Some personal highlights:
- Justin Brice Guariglia’s 2019 The End greets you at the beginning, with those very two words carved out of an image of arctic ice printed on polystyrene. The piece sets a powerful tone for the rest of the exhibition
- Benedikt Partenheimer’s 2017 Drunken Trees sees conifers tipping over as the permafrost beneath them melts; a fitting metaphor for the collapse of the environment
- Frank Thiel’s photos of glacier surfaces with their blades of sapphire achieve added poignancy given the film by Anouk Kruithof opposite (kudos to curators, Sophie Haslinger and Verena Kaspar-Eisert). Kruithof’s video collates YouTube footage of melting and calving glaciers, and the combination of photos and video brings home what we stand to lose
- Solmaz Daryani’s images of the shrinking Lake Urmia; stranded boats and a salt lake bed revealed as if the water had been sucked away by some cataclysmic Marvelesque event
- The startling colours in Bénédicte Kurzen’s photos of life around Lake Chad. The deep oranges, reds, and blues contrast with the less intense colours elsewhere
- Benoit Aquin’s 2006-2009 The Chinese Dust Bowl series, where the images and colours of dust-filled skies have added resonance given similar pictures from the 2020 fires in California and Oregon
- Michael Goldgruber’s 10m 2020 Talschluss wall installation. This unusual landscape photo mosaic draws you in to reveal a glacier receding almost like an injured animal withdrawing from the source of its pain
The overall impression is enlightening and depressing in equal measure, with so many quasi dystopian landscapes and natural graveyards among the photos. You might need a coffee (or something stronger) afterwards in the café.
But save room for a (very) small glimmer of optimism. After all, The End could refer just as much to the prevailing destructive socioeconomic systems as to the natural world itself.
Dates and tickets
View the evidence of man’s cruelty to the world we live in from September 16th, 2020 to March 31st, 2021.
The photo exhibition has its own standalone area in the Kunst Haus Wien requiring a ticket. I strongly recommend paying the small upgrade to get a combo ticket with the Hundertwasser Museum in the same building, though. (If you don’t know too much about Hundertwasser’s art, you’re in for a treat).

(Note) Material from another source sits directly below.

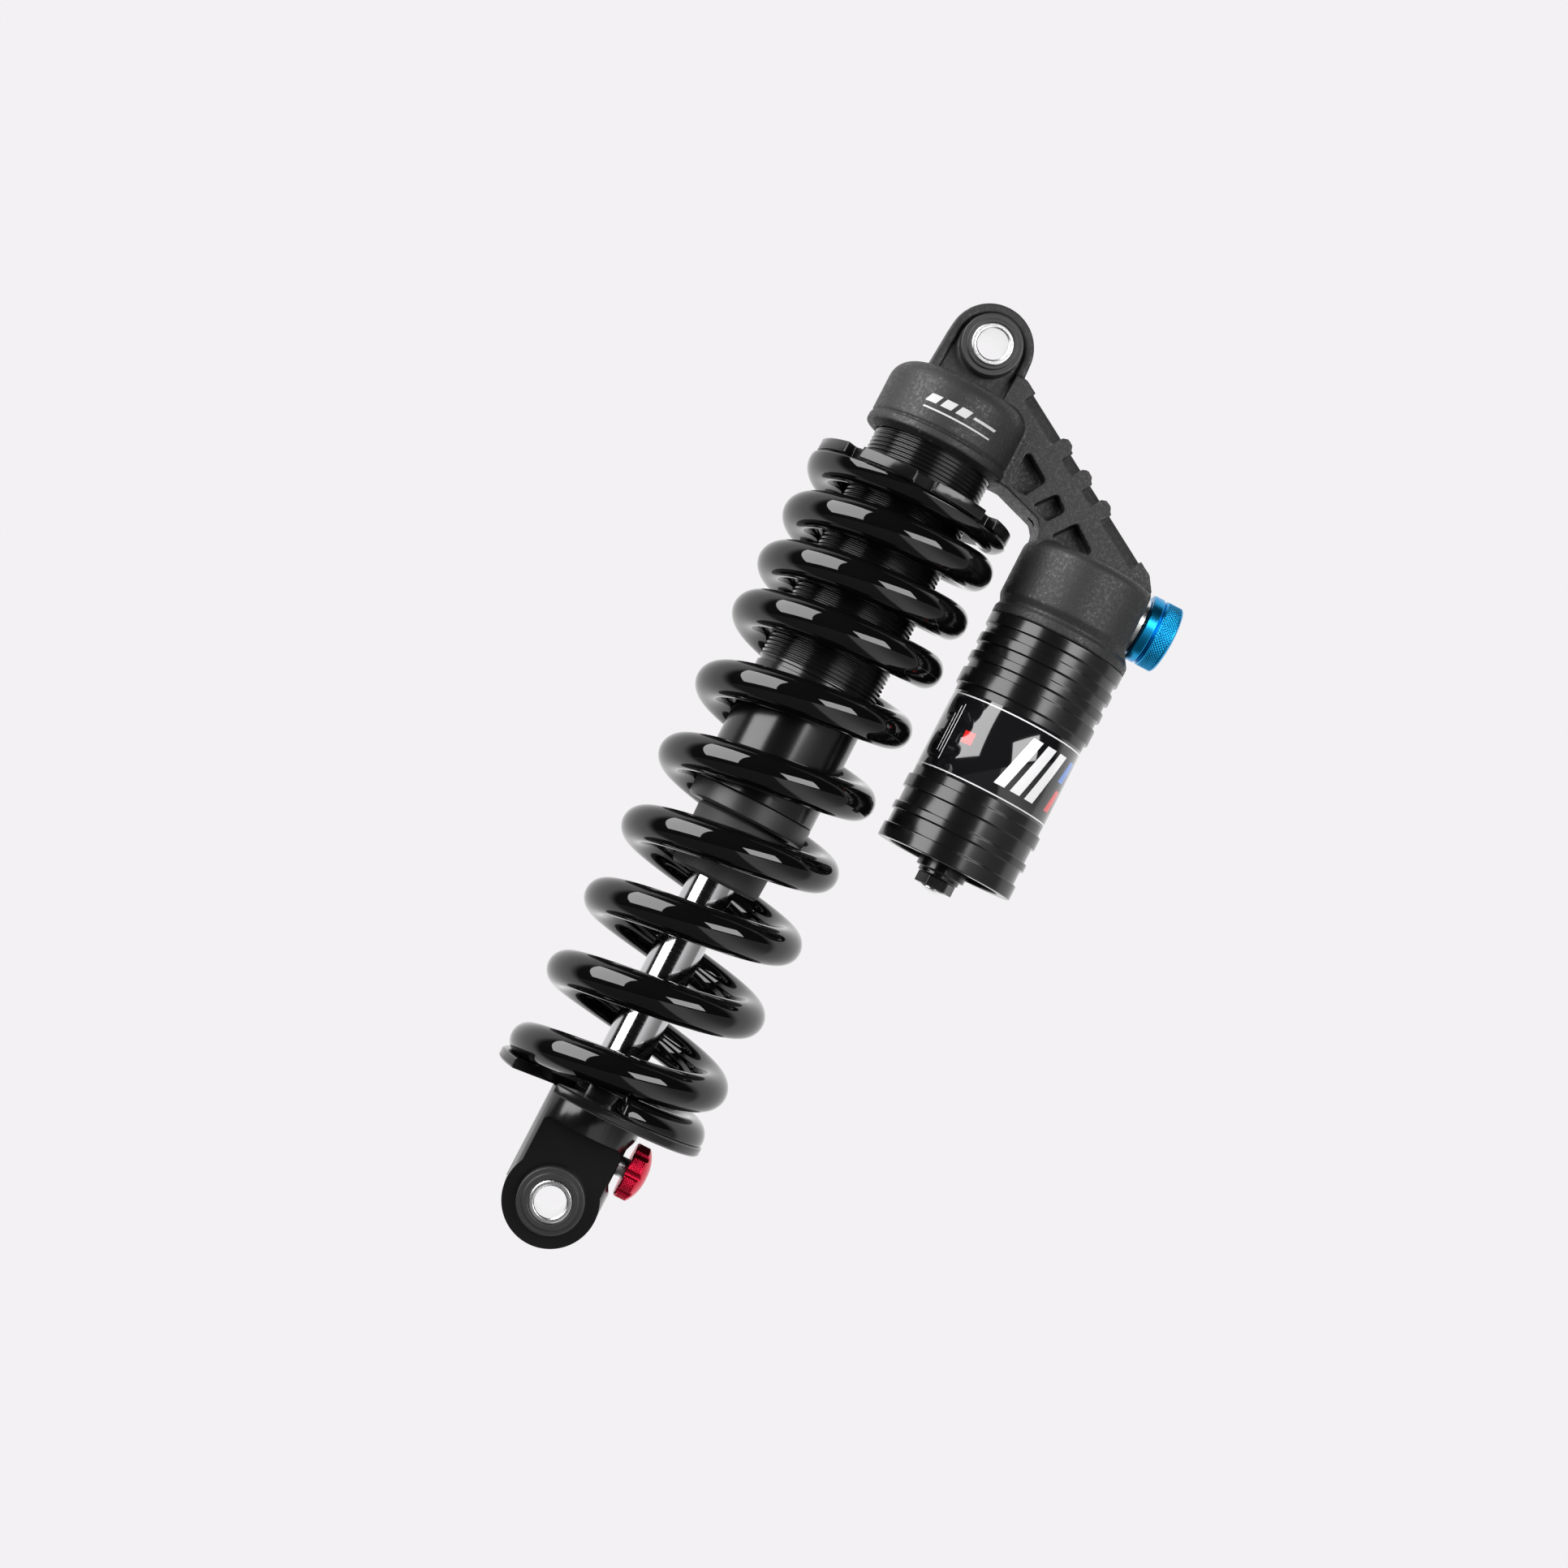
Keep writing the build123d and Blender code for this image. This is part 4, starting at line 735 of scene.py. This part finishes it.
def threaded_tube():
    """The damper tube with its preload thread, one helix from inside the cap to the relief groove."""
    pitch, depth, rows_per_turn = 1.1 * MM, 0.5 * MM, 8
    least_radius, least_length = 15.9 * MM, 50 * MM      # only the threaded wall passes both
    outline, closed = half_section("damper_tube", ALONG_Z, damper_centre)[0]
    profile = rounded(outline, closed, 0.25 * MM)
    angles = even_angles(112)
    rings = []
    for i, point in enumerate(profile):
        rings.append(ring_points(point, ALONG_Z, damper_centre, angles))
        after = profile[(i + 1) % len(profile)]
        length = abs(point.y - after.y)
        upright = abs(point.x - after.x) < 0.01 * MM
        if not upright or point.x <= least_radius or length < least_length:
            continue
        rows = int(length / pitch * rows_per_turn)
        for row in range(1, rows):
            height = point.y + (after.y - point.y) * row / rows
            fade = min(1, row / rows_per_turn, (rows - row) / rows_per_turn)
            cut = depth * fade * (1 - thread_wave(height / pitch - angles / (2 * pi)))
            rings.append(ring_points((point.x, height), ALONG_Z, damper_centre, angles, point.x - cut))
    return skin("damper_tube_mesh", rings, closed)


put_on_body(threaded_tube(), "damper_tube")
for node, corner in (("seal_head", 0.35), ("thrust_washer", 0.15), ("shaft", 0.1), ("wiper_seal", 0.1)):
    put_on_body(turned(node, ALONG_Z, damper_centre, corner * MM), node)
bump_stop = put(turned("bump_stop", ALONG_Z, damper_centre, 0.8 * MM), "bump_stop")
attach(bump_stop, "damper_body")
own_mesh(bump_stop)


# ================================================================ spring
class Coil:
    """The spring's wire: its sizes, and its height after a number of turns from the top end."""

    wire = 4.8 * MM
    radius = 22.9 * MM
    seat_low, seat_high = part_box("coil_spring")[0].z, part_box("coil_spring")[1].z
    closed_top, close_wound, open_wound, closed_bottom = 0.5, 3.0, 6.0, 0.72       # turns
    ground_top, ground_bottom = 0.8, 9.3       # turns after which the wire leaves and meets its seat
    end_rise, close_wound_fall = 3.7 * MM, 41.6 * MM
    top_tip_rise, bottom_tip_drop = 2.5 * MM, 0.13 * MM
    first_z, last_z = seat_high + top_tip_rise, seat_low - bottom_tip_drop
    close_wound_share = 0.155       # of the travel, taken up by the close-wound turns


coil_turns = np.cumsum([0, Coil.closed_top, Coil.close_wound, Coil.open_wound, Coil.closed_bottom])
coil_heights = [
    Coil.first_z,
    Coil.first_z - Coil.end_rise,
    Coil.first_z - Coil.end_rise - Coil.close_wound_fall,
    Coil.last_z + Coil.end_rise,
    Coil.last_z,
]


def coil_height(turns):
    """Height of the wire's centre, with the changes of pitch eased over a tenth of a turn."""
    shifts = np.linspace(-0.05, 0.05, 5)
    return sum(np.interp(turns + shift, coil_turns, coil_heights) for shift in shifts) / len(shifts)


def wire_ring(turns, sides=44):
    """The wire's section after a number of turns, ground flat where it passes a seat."""
    angle = 2 * pi * turns
    height = coil_height(turns)
    nearby = 0.01
    fall = coil_height(turns - nearby) - coil_height(turns + nearby)
    slope = fall / (2 * nearby * 2 * pi * Coil.radius)
    around = even_angles(sides)
    out, rise = Coil.wire * np.cos(around), Coil.wire * np.sin(around) * hypot(1, slope)
    least_chord = 0.0316 * MM
    for seat, side in ((Coil.seat_high, 1), (Coil.seat_low, -1)):
        limit = side * (seat - height)
        beyond = side * rise > limit
        half_chord = np.sqrt(max(Coil.wire**2 - limit**2, least_chord**2))
        out[beyond] = np.clip(out[beyond], -half_chord, half_chord)
        rise[beyond] = side * limit
    radius = Coil.radius + out
    return np.stack([radius * cos(angle), -radius * sin(angle), height + rise], axis=1)


def coil_mesh():
    """The whole spring. Each point keeps how many turns it lies from the top."""
    steps_per_turn = 90
    chamfer_turns, end_face_share = 0.0022, 0.9
    stations = np.linspace(0, coil_turns[-1], int(coil_turns[-1] * steps_per_turn))
    rings = [wire_ring(turns) for turns in stations]
    ends = []
    for end, inward in ((0, 1), (-1, -1)):
        tip = rings[end].mean(axis=0)
        face = tip + (rings[end] - tip) * end_face_share
        ends.append([tip[None, :], face, wire_ring(stations[end] + inward * chamfer_turns)])
    rings = ends[0] + rings[1:-1] + ends[1][::-1]
    places = [stations[0]] * 2 + list(stations) + [stations[-1]] * 2
    turns_of = np.concatenate([np.full(len(ring), place) for ring, place in zip(rings, places)])
    return skin("coil_spring_mesh", rings, False, {"turns": turns_of})


spring = put(coil_mesh(), "coil_spring")
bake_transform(spring)
turns_along = np.empty(len(spring.data.vertices), dtype=np.float32)
spring.data.attributes["turns"].data.foreach_get("value", turns_along)

# ================================================================ reservoir
put_on_body(turned("reservoir_can", ALONG_Z, can_centre, 0.3 * MM), "reservoir_can")
put_on_body(turned("reservoir_end_cap", ALONG_Z, can_centre, 0.3 * MM), "reservoir_end_cap")
put_on_body(softened("gas_valve", 0.25 * MM), "gas_valve")
put_on_body(turned("gas_valve_plug", ALONG_Z, can_centre, 0.2 * MM), "gas_valve_plug")

# ================================================================ machined pieces
put_on_body(softened("preload_collar", 0.3 * MM), "preload_collar")
put_on_body(softened("spring_retainer", 0.3 * MM), "spring_retainer")
put_on_body(softened("lower_eyelet", 0.35 * MM), "lower_eyelet")
put_on_body(turned("compression_valve_body", ALONG_X, compression_centre, 0.2 * MM), "compression_valve_body")
put_on_body(turned("rebound_spindle", ALONG_X, rebound_centre, 0.2 * MM, 64), "rebound_spindle")


# ================================================================ knobs
KNURL_STEPS = 8      # points across one diamond
FLUTES = 8           # in the rebound knob's edge


def diamond(along, girth, pitch):
    """Height of a diamond knurl, 0 in its grooves and 1 on its points."""
    steepness = 1.6
    places = [(girth + way * along) / pitch for way in (-1, 1)]
    off_ridge = np.maximum(*[2 * np.abs(place - np.floor(place) - 0.5) for place in places])
    return 1 - np.clip(1 + steepness * (off_ridge - 1), 0, 1)


def knob(node, centre, rim, *, cut_angle, corner, wall_radius, knurl, pitch, depth):
    """A turned knob, knurled between two places along X; rim limits its radius at each angle."""
    outline, closed = half_section(node, ALONG_X, centre, cut_angle)[0]
    profile = rounded(outline, closed, corner)
    repeats = round(2 * pi * wall_radius / pitch)
    exact_pitch = 2 * pi * wall_radius / repeats
    angles = even_angles(repeats * KNURL_STEPS)
    girth = angles * wall_radius
    edge = rim(angles)
    rings = []
    for i, point in enumerate(profile):
        rings.append(ring_points(point, ALONG_X, centre, angles, np.minimum(point.x, edge)))
        after = profile[(i + 1) % len(profile)]
        length = abs(point.y - after.y)
        if min(point.x, after.x) < wall_radius - 0.05 * MM or length < 1.5 * MM:
            continue
        rows = int(length / exact_pitch * KNURL_STEPS)
        for row in range(1, rows):
            along = point.y + (after.y - point.y) * row / rows
            knurled = knurl[0] < along + centre.x < knurl[1]
            cut = depth * (1 - diamond(along, girth, exact_pitch)) if knurled else 0 * girth
            land = np.where(edge > wall_radius - 0.01 * MM, point.x - cut, edge)
            rings.append(ring_points((wall_radius, along), ALONG_X, centre, angles, land))
    return skin(f"{node}_mesh", rings, closed)


def round_rim(angles):
    """No limit to the radius: a plain round knob."""
    return np.full(len(angles), np.inf)


def fluted_rim(angles):
    """The rebound knob's edge, with round flutes cut into it."""
    flute_centre, flute_radius = 7.8 * MM, 1.3 * MM
    step = 2 * pi / FLUTES
    off = np.abs((angles + step / 2) % step - step / 2)
    reach = flute_radius**2 - (flute_centre * np.sin(off)) ** 2
    floor = flute_centre * np.cos(off) - np.sqrt(np.maximum(reach, 0))
    return np.where(reach > 0, floor, np.inf)


blue_low, blue_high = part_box("compression_knob")
blue_knob = knob(
    "compression_knob",
    compression_centre,
    round_rim,
    cut_angle=CLEAR_CUT,
    corner=0.35 * MM,
    wall_radius=(blue_high.z - blue_low.z) / 2,
    knurl=(blue_high.x - 5.2 * MM, blue_high.x - 0.9 * MM),
    pitch=0.85 * MM,
    depth=0.22 * MM,
)
put_on_body(blue_knob, "compression_knob")
red_low, red_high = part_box("rebound_knob")
red_knob = knob(
    "rebound_knob",
    rebound_centre,
    fluted_rim,
    cut_angle=pi / FLUTES,      # half-way between two flutes
    corner=0.25 * MM,
    wall_radius=7.25 * MM,
    knurl=(red_low.x + 0.5 * MM, red_high.x - 2.3 * MM),
    pitch=0.7 * MM,
    depth=0.18 * MM,
)
put_on_body(red_knob, "rebound_knob")


# ================================================================ label
def label_sheet():
    """The printed film round the front of the reservoir, with thin rounded edges."""
    low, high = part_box("reservoir_label")
    half_angle, count = radians(112), 97
    inner, outer, edge = 17.86 * MM, 17.98 * MM, 0.05 * MM
    section = [
        (inner, low.z), (outer - edge, low.z), (outer, low.z + edge),
        (outer, high.z - edge), (outer - edge, high.z), (inner, high.z),
    ]
    foot = Vector((can_centre.x, can_centre.y, 0))
    rings = []
    for angle in np.linspace(-half_angle, half_angle, count) - pi / 2:
        way = Vector((cos(angle), sin(angle), 0))
        rings.append(np.array([foot + way * radius + ALONG_Z * height for radius, height in section]))
    first, last = (ring.mean(axis=0)[None, :] for ring in (rings[0], rings[-1]))
    return skin("reservoir_label_mesh", [first, *rings, last], False)


put_on_body(label_sheet(), "reservoir_label")


# ================================================================ studio
def camera_and_directions():
    """The camera, and the room's right, up and back directions as it stands in them."""
    place, lens, sensor_width = Vector((-29.11, -675.39, -154.77)) * MM, 61.62, 36.0
    yaw, pitch, roll = radians(2.851), radians(2.813), radians(27.265)
    forward = Vector((sin(yaw) * cos(pitch), cos(yaw) * cos(pitch), sin(pitch)))
    level = Vector((cos(yaw), -sin(yaw), 0))
    steep = level.cross(forward)
    right = level * cos(roll) + steep * sin(roll)
    up = steep * cos(roll) - level * sin(roll)
    camera = bpy.data.objects.new("camera", bpy.data.cameras.new("camera"))
    bpy.context.scene.collection.objects.link(camera)
    camera.data.sensor_width, camera.data.lens = sensor_width, lens
    turn = Matrix((right, up, -forward)).transposed()
    camera.matrix_world = Matrix.Translation(place) @ turn.to_4x4()
    camera.data.clip_start, camera.data.clip_end = 0.05, 50.0
    bpy.context.scene.camera = camera
    return right, up, -forward


room_right, room_up, room_front = camera_and_directions()
whole_centre = (cad_box[0] + cad_box[1]) / 2
PALE = (0.896, 0.880, 0.896)


def studio_world():
    """A dark room with a white sweep behind and below the object, and a plain pale view of it."""
    world = bpy.data.worlds.new("studio")
    bpy.context.scene.world = world
    world.use_nodes = True
    tree = world.node_tree
    tree.nodes.clear()
    direction = add(tree, "ShaderNodeTexCoord").outputs["Generated"]
    upward, forward, rightward = (
        vector_maths(tree, "DOT_PRODUCT", direction, way) for way in (room_up, room_front, room_right)
    )
    below = step_between(tree, upward, -0.17, -0.13, 1.0, 0.0)
    dim_left = step_between(tree, step_between(tree, rightward, 0.0, 0.12), 0.0, 1.0, 0.12, 1.0)
    dim_far_right = step_between(tree, rightward, 0.3, 0.95, 1.0, 0.3)
    below = maths(tree, "MULTIPLY", below, maths(tree, "MULTIPLY", dim_left, dim_far_right))
    behind = step_between(tree, forward, -0.25, 0.05, 1.0, 0.0)
    sweep = maths(tree, "MAXIMUM", below, behind)
    room = add(tree, "ShaderNodeBackground", Color=(1, 1, 1, 1), Strength=1.0)
    level = step_between(tree, sweep, 0.0, 1.0, 0.012, 1.05, "LINEAR")
    tree.links.new(level, room.inputs["Strength"])
    seen = add(tree, "ShaderNodeBackground", Color=(*PALE, 1), Strength=1.0)
    eye_ray = add(tree, "ShaderNodeLightPath").outputs["Is Camera Ray"]
    mix = add(tree, "ShaderNodeMixShader", i0=eye_ray, i1=room.outputs[0], i2=seen.outputs[0])
    out = add(tree, "ShaderNodeOutputWorld")
    tree.links.new(mix.outputs[0], out.inputs["Surface"])


def soft_box(name, azimuth, elevation, width, height, radiance, distance=1.1):
    """A rectangular light, placed by its angles in the room as seen from the camera's side."""
    a, e = radians(azimuth), radians(elevation)
    way = room_front * cos(a) * cos(e) + room_right * sin(a) * cos(e) + room_up * sin(e)
    light = bpy.data.lights.new(name, "AREA")
    light.shape = "RECTANGLE"
    light.size, light.size_y = width, height
    light.energy = radiance * pi * width * height
    box = bpy.data.objects.new(name, light)
    bpy.context.scene.collection.objects.link(box)
    across = room_up.cross(way).normalized()
    turn = Matrix((across, way.cross(across), way)).transposed()
    box.matrix_world = Matrix.Translation(whole_centre + way * distance) @ turn.to_4x4()
    box.visible_camera = False


def pale_floor():
    """A plain floor well below the object, in the tone of the backdrop."""
    mesh = bpy.data.meshes.new("floor")
    far, low = 6.0, cad_box[0].z - 0.25
    corners = [(x * far, y * far, low) for x, y in ((-1, -1), (1, -1), (1, 1), (-1, 1))]
    mesh.from_pydata(corners, [], [(0, 1, 2, 3)])
    floor = bpy.data.objects.new("floor", mesh)
    bpy.context.scene.collection.objects.link(floor)
    material = bpy.data.materials.new("pale_floor")
    material.use_nodes = True
    tree = material.node_tree
    tree.nodes.clear()
    glow = add(tree, "ShaderNodeEmission", Color=(*PALE, 1), Strength=1.0)
    clear = add(tree, "ShaderNodeBsdfTransparent")
    eye_ray = add(tree, "ShaderNodeLightPath").outputs["Is Camera Ray"]
    mix = add(tree, "ShaderNodeMixShader", i0=eye_ray, i1=clear.outputs[0], i2=glow.outputs[0])
    out = add(tree, "ShaderNodeOutputMaterial")
    tree.links.new(mix.outputs[0], out.inputs["Surface"])
    mesh.materials.append(material)


studio_world()
pale_floor()
soft_box("left_box", azimuth=-50, elevation=42, width=0.85, height=1.3, radiance=7.0)
soft_box("right_box", azimuth=38, elevation=8, width=0.75, height=0.5, radiance=7.5)
bpy.context.scene.view_settings.view_transform = "Standard"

Alternatively, use something like the Vienna Pass to get one-time free entry to both the museum and photo exhibition.
How to get to the exhibition
To find the Kunst Haus Wien and the After us, the Flood exhibition, simply follow the travel tips at the bottom of the main museum page.
Incidentally, if you fancy seeing a bit of the Danube (not as blue as you might hope), then just walk around to the other side of the block. What you then see is actually the Danube Canal, a small arm of the river that flows through almost the very centre of Vienna. The main part of the Danube is a couple of kilometres further away.